* **Exercise objective**
Reproduce the listing below without any change.

* **Exercise materials**

******************************

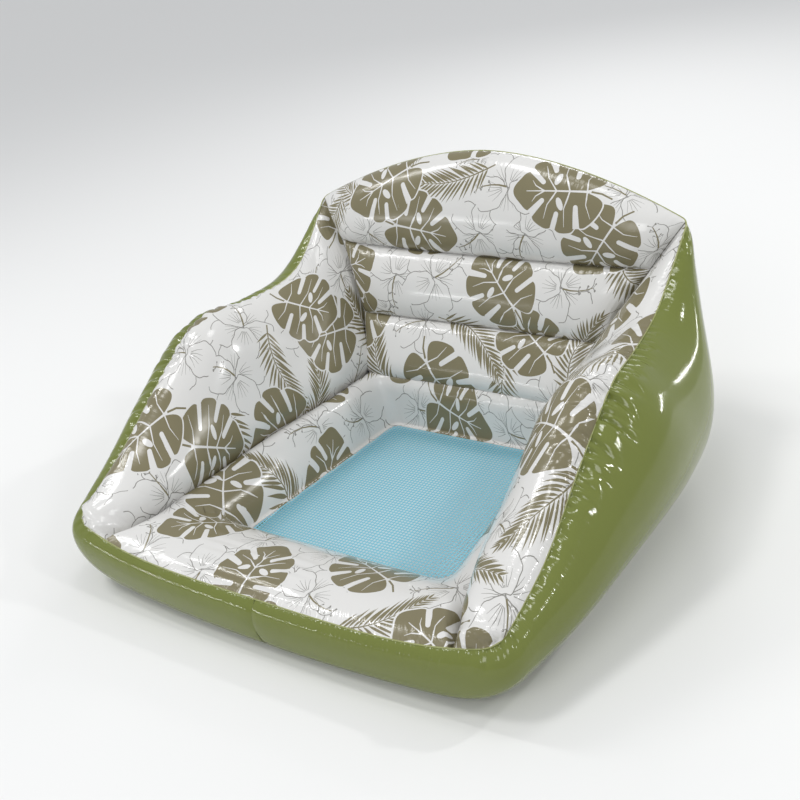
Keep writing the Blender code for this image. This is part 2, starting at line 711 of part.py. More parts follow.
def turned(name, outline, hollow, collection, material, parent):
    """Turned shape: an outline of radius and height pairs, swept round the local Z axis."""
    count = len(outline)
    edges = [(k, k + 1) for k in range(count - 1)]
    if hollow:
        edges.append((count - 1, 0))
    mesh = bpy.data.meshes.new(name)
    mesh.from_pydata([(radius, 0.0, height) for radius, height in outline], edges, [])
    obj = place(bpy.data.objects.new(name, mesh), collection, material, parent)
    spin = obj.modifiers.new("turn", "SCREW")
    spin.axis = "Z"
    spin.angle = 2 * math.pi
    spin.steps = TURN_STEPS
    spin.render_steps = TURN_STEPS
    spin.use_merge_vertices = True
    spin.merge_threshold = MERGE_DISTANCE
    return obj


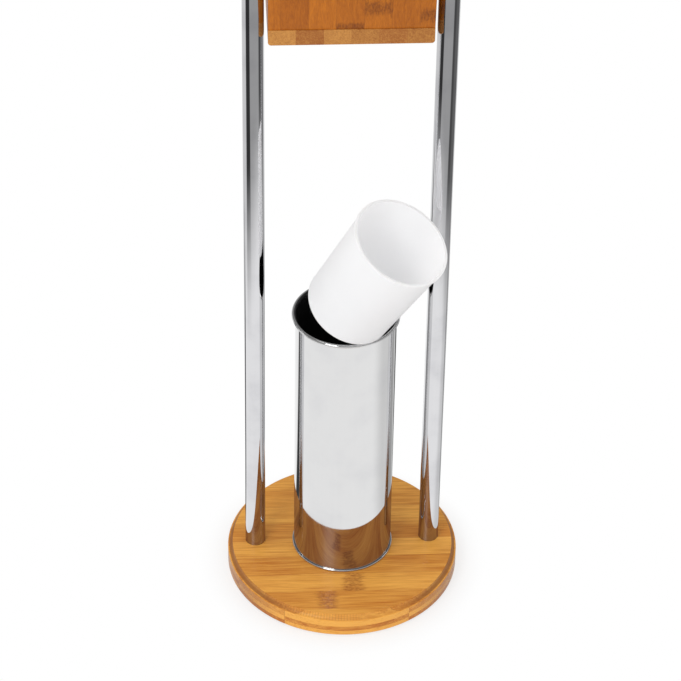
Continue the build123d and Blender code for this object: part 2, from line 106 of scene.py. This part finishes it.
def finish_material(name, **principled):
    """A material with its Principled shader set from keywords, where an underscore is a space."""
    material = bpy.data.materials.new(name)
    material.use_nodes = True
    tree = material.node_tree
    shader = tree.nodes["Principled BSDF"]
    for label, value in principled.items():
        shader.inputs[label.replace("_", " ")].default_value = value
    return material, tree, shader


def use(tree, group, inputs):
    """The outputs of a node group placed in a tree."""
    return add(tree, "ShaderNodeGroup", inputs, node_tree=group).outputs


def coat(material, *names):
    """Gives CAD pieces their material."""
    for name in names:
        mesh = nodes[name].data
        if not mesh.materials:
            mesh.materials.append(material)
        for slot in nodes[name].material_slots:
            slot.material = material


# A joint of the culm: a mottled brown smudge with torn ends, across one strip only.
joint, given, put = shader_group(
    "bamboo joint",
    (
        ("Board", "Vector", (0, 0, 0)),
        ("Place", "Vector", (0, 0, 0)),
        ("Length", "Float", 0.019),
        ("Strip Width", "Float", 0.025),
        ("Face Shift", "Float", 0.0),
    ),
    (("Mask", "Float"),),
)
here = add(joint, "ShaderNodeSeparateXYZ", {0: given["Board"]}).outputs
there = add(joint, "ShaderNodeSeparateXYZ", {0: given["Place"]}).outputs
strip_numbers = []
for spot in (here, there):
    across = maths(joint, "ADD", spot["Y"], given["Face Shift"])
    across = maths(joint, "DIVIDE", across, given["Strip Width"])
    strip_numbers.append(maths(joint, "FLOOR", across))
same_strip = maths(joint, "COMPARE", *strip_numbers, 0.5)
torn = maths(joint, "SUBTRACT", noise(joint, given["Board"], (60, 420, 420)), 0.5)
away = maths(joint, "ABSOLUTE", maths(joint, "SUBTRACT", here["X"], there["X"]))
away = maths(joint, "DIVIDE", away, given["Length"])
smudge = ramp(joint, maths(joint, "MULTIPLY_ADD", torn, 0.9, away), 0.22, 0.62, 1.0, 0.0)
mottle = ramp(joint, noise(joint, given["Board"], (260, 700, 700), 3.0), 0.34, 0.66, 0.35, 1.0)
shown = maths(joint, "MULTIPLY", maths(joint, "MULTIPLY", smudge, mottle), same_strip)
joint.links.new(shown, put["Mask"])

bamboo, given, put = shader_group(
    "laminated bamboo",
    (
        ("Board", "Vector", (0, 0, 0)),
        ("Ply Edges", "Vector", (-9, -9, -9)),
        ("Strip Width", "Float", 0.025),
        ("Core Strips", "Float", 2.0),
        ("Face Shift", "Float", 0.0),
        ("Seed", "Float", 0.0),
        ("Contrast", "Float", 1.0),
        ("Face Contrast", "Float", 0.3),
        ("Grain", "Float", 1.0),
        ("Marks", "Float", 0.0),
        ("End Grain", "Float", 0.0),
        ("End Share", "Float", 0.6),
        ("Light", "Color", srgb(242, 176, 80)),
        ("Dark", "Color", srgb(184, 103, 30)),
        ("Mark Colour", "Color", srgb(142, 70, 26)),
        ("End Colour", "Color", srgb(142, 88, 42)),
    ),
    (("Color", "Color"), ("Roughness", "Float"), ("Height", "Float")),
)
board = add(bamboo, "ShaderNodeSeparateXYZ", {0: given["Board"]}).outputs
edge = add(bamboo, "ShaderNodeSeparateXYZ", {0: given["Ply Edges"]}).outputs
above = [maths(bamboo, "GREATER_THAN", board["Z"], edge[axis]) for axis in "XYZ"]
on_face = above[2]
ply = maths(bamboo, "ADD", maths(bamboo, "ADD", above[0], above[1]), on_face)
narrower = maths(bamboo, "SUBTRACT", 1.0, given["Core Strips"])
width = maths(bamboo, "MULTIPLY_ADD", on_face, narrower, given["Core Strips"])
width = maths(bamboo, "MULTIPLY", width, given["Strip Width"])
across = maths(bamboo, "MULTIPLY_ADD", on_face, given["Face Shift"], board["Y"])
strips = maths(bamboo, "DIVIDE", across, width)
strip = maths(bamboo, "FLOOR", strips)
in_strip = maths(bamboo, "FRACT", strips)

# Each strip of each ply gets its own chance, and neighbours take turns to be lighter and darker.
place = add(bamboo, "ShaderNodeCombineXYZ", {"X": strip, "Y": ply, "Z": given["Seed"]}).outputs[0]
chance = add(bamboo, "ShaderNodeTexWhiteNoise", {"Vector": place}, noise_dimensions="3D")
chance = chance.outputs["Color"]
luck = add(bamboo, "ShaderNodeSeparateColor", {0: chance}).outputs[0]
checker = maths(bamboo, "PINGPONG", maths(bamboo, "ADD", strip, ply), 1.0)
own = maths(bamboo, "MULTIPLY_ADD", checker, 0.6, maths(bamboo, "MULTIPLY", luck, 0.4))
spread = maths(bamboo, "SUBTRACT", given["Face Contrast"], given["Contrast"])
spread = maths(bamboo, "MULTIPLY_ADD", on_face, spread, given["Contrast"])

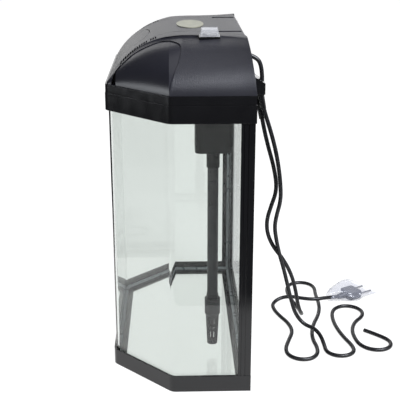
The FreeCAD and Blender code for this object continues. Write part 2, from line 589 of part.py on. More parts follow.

******************************

* **Answer to this exercise**
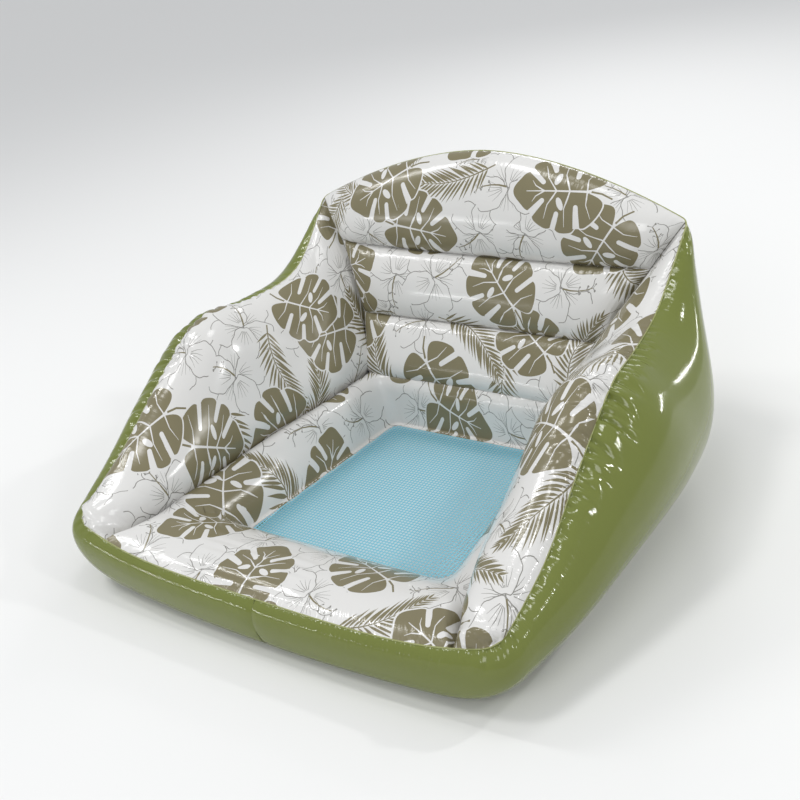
Keep writing the Blender code for this image. This is part 2, starting at line 711 of part.py. More parts follow.
def turned(name, outline, hollow, collection, material, parent):
    """Turned shape: an outline of radius and height pairs, swept round the local Z axis."""
    count = len(outline)
    edges = [(k, k + 1) for k in range(count - 1)]
    if hollow:
        edges.append((count - 1, 0))
    mesh = bpy.data.meshes.new(name)
    mesh.from_pydata([(radius, 0.0, height) for radius, height in outline], edges, [])
    obj = place(bpy.data.objects.new(name, mesh), collection, material, parent)
    spin = obj.modifiers.new("turn", "SCREW")
    spin.axis = "Z"
    spin.angle = 2 * math.pi
    spin.steps = TURN_STEPS
    spin.render_steps = TURN_STEPS
    spin.use_merge_vertices = True
    spin.merge_threshold = MERGE_DISTANCE
    return obj


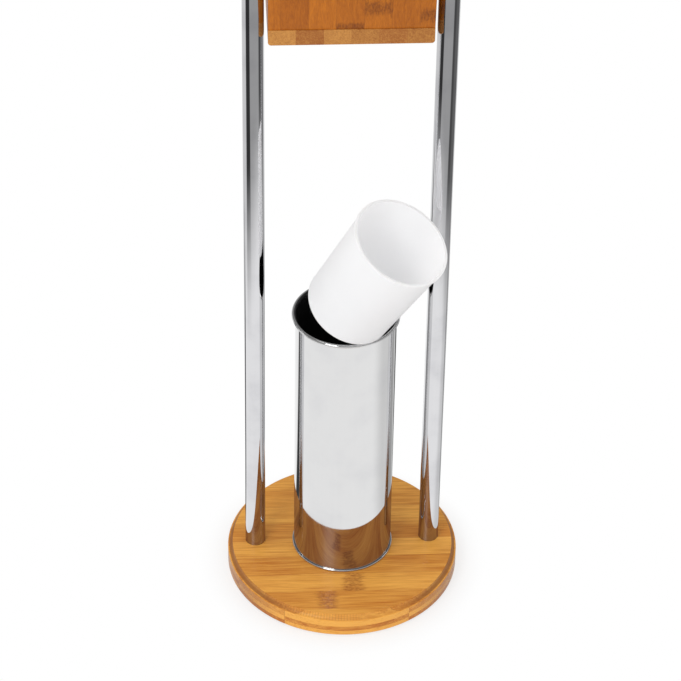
Continue the build123d and Blender code for this object: part 2, from line 106 of scene.py. This part finishes it.
def finish_material(name, **principled):
    """A material with its Principled shader set from keywords, where an underscore is a space."""
    material = bpy.data.materials.new(name)
    material.use_nodes = True
    tree = material.node_tree
    shader = tree.nodes["Principled BSDF"]
    for label, value in principled.items():
        shader.inputs[label.replace("_", " ")].default_value = value
    return material, tree, shader


def use(tree, group, inputs):
    """The outputs of a node group placed in a tree."""
    return add(tree, "ShaderNodeGroup", inputs, node_tree=group).outputs


def coat(material, *names):
    """Gives CAD pieces their material."""
    for name in names:
        mesh = nodes[name].data
        if not mesh.materials:
            mesh.materials.append(material)
        for slot in nodes[name].material_slots:
            slot.material = material


# A joint of the culm: a mottled brown smudge with torn ends, across one strip only.
joint, given, put = shader_group(
    "bamboo joint",
    (
        ("Board", "Vector", (0, 0, 0)),
        ("Place", "Vector", (0, 0, 0)),
        ("Length", "Float", 0.019),
        ("Strip Width", "Float", 0.025),
        ("Face Shift", "Float", 0.0),
    ),
    (("Mask", "Float"),),
)
here = add(joint, "ShaderNodeSeparateXYZ", {0: given["Board"]}).outputs
there = add(joint, "ShaderNodeSeparateXYZ", {0: given["Place"]}).outputs
strip_numbers = []
for spot in (here, there):
    across = maths(joint, "ADD", spot["Y"], given["Face Shift"])
    across = maths(joint, "DIVIDE", across, given["Strip Width"])
    strip_numbers.append(maths(joint, "FLOOR", across))
same_strip = maths(joint, "COMPARE", *strip_numbers, 0.5)
torn = maths(joint, "SUBTRACT", noise(joint, given["Board"], (60, 420, 420)), 0.5)
away = maths(joint, "ABSOLUTE", maths(joint, "SUBTRACT", here["X"], there["X"]))
away = maths(joint, "DIVIDE", away, given["Length"])
smudge = ramp(joint, maths(joint, "MULTIPLY_ADD", torn, 0.9, away), 0.22, 0.62, 1.0, 0.0)
mottle = ramp(joint, noise(joint, given["Board"], (260, 700, 700), 3.0), 0.34, 0.66, 0.35, 1.0)
shown = maths(joint, "MULTIPLY", maths(joint, "MULTIPLY", smudge, mottle), same_strip)
joint.links.new(shown, put["Mask"])

bamboo, given, put = shader_group(
    "laminated bamboo",
    (
        ("Board", "Vector", (0, 0, 0)),
        ("Ply Edges", "Vector", (-9, -9, -9)),
        ("Strip Width", "Float", 0.025),
        ("Core Strips", "Float", 2.0),
        ("Face Shift", "Float", 0.0),
        ("Seed", "Float", 0.0),
        ("Contrast", "Float", 1.0),
        ("Face Contrast", "Float", 0.3),
        ("Grain", "Float", 1.0),
        ("Marks", "Float", 0.0),
        ("End Grain", "Float", 0.0),
        ("End Share", "Float", 0.6),
        ("Light", "Color", srgb(242, 176, 80)),
        ("Dark", "Color", srgb(184, 103, 30)),
        ("Mark Colour", "Color", srgb(142, 70, 26)),
        ("End Colour", "Color", srgb(142, 88, 42)),
    ),
    (("Color", "Color"), ("Roughness", "Float"), ("Height", "Float")),
)
board = add(bamboo, "ShaderNodeSeparateXYZ", {0: given["Board"]}).outputs
edge = add(bamboo, "ShaderNodeSeparateXYZ", {0: given["Ply Edges"]}).outputs
above = [maths(bamboo, "GREATER_THAN", board["Z"], edge[axis]) for axis in "XYZ"]
on_face = above[2]
ply = maths(bamboo, "ADD", maths(bamboo, "ADD", above[0], above[1]), on_face)
narrower = maths(bamboo, "SUBTRACT", 1.0, given["Core Strips"])
width = maths(bamboo, "MULTIPLY_ADD", on_face, narrower, given["Core Strips"])
width = maths(bamboo, "MULTIPLY", width, given["Strip Width"])
across = maths(bamboo, "MULTIPLY_ADD", on_face, given["Face Shift"], board["Y"])
strips = maths(bamboo, "DIVIDE", across, width)
strip = maths(bamboo, "FLOOR", strips)
in_strip = maths(bamboo, "FRACT", strips)

# Each strip of each ply gets its own chance, and neighbours take turns to be lighter and darker.
place = add(bamboo, "ShaderNodeCombineXYZ", {"X": strip, "Y": ply, "Z": given["Seed"]}).outputs[0]
chance = add(bamboo, "ShaderNodeTexWhiteNoise", {"Vector": place}, noise_dimensions="3D")
chance = chance.outputs["Color"]
luck = add(bamboo, "ShaderNodeSeparateColor", {0: chance}).outputs[0]
checker = maths(bamboo, "PINGPONG", maths(bamboo, "ADD", strip, ply), 1.0)
own = maths(bamboo, "MULTIPLY_ADD", checker, 0.6, maths(bamboo, "MULTIPLY", luck, 0.4))
spread = maths(bamboo, "SUBTRACT", given["Face Contrast"], given["Contrast"])
spread = maths(bamboo, "MULTIPLY_ADD", on_face, spread, given["Contrast"])

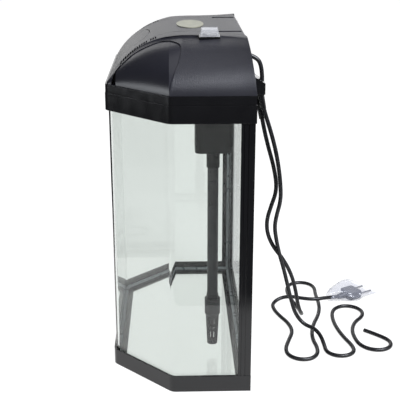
The FreeCAD and Blender code for this object continues. Write part 2, from line 589 of part.py on. More parts follow.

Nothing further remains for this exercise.